The examination, conducted through a rigorously designed computer‑based format, purports to determine eligibility for the prestigious Junior Research Fellowship, appointments to the rank of Assistant Professor within Indian universities, and admission to doctoral programmes, thereby serving as a gatekeeper to both scholarly advancement and state‑funded research support.

Prospective candidates, predominantly recent graduates and early‑career scholars hailing from a broad spectrum of socioeconomic backgrounds yet disproportionately concentrated in financially constrained tier‑two and tier‑three metropolitan areas, view the NET as a pivotal conduit through which modest familial resources might be transmuted into sustainable academic livelihoods and research opportunities.

The National Testing Agency, in accordance with its publicly promulgated schedule, has fixed the final date for receipt of applications as the nineteenth day of June, thereby affording candidates a limited but ostensibly sufficient window in which to navigate an online portal whose recent iterations have been lauded for increased speed yet simultaneously castigated for intermittent server failures that have historically jeopardised equitable access.

Observers, including senior academicians and policy analysts, have noted that despite the agency’s professed commitment to transparency, the paucity of real‑time assistance channels and the absence of a verifiable grievance redressal mechanism continue to expose a structural vulnerability that disproportionately marginalises aspirants lacking technological proficiency or reliable internet connectivity.

The outcome of the June 2026 NET, insofar as it determines the distribution of Junior Research Fellowships and the qualification of Assistant Professors, bears directly upon the nation’s capacity to generate original scholarship, sustain research productivity in critical science and engineering domains, and thereby fulfil the broader governmental objective of transitioning India from a labor‑intensive economy to a knowledge‑driven enterprise.

Given that the NET serves as the principal conduit through which the state allocates research funding and academic appointments, one must interrogate whether the extant eligibility criteria, application timelines, and digital submission protocols have been calibrated with sufficient regard for regional disparities in educational infrastructure and socioeconomic inequities that persist across the subcontinent.

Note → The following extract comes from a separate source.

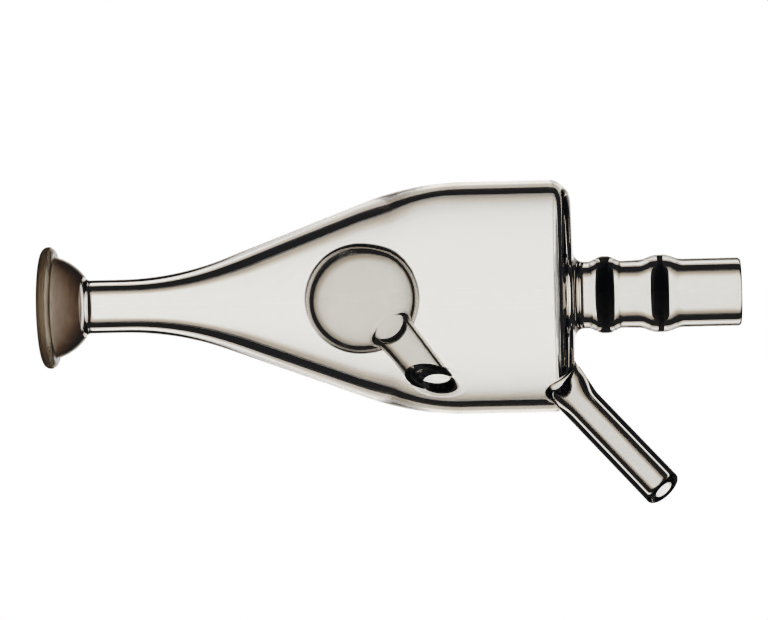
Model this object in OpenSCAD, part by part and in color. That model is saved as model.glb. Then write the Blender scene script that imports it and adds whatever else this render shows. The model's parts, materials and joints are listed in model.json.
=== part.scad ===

Furthermore, the recurring observations of portal instability, absence of immediate remedial assistance, and the opaque methodology employed in adjudicating appeals compel a cautious appraisal of the agency’s accountability mechanisms and raise the prospect that procedural opacity may inadvertently erode public trust in the meritocratic ideals ostensibly championed by the examination.

Consequently, it becomes incumbent upon legislators, educational policymakers, and civil society watchdogs to contemplate whether the present design of the NET framework inadvertently perpetuates a cycle of exclusion, and whether remedial legislative or administrative interventions might be requisite to safeguard the equitable diffusion of academic opportunity across India’s diverse populace.

Is the Ministry of Education prepared to institute a transparent audit of the NET’s operational data, thereby furnishing concrete evidence of compliance with statutory timelines, while simultaneously ensuring that any identified deficiencies are rectified with the alacrity demanded by the constitutional guarantee of equal opportunity, and to publicize the findings comprehensively so that all stakeholders may assess remedial effectiveness?

Do the prevailing procedural prescriptions afford the ordinary citizen, who relies upon the NET for vocational advancement, a genuine avenue to demand substantive explanations rather than perfunctory assurances, and can such an avenue be operationalized without engendering prohibitive bureaucratic overload, ensuring that the mechanism remains accessible, timely, and resistant to administrative inertia?

Finally, might a comprehensive revision of the national testing architecture, encompassing provisions for equitable digital access, robust grievance redress, periodic independent review, and mandated stakeholder consultation, constitute a necessary evolution to reconcile the aspirational rhetoric of meritocracy with the pragmatic realities of India’s heterogeneous educational landscape, thereby restoring public confidence in the fairness of the selection process?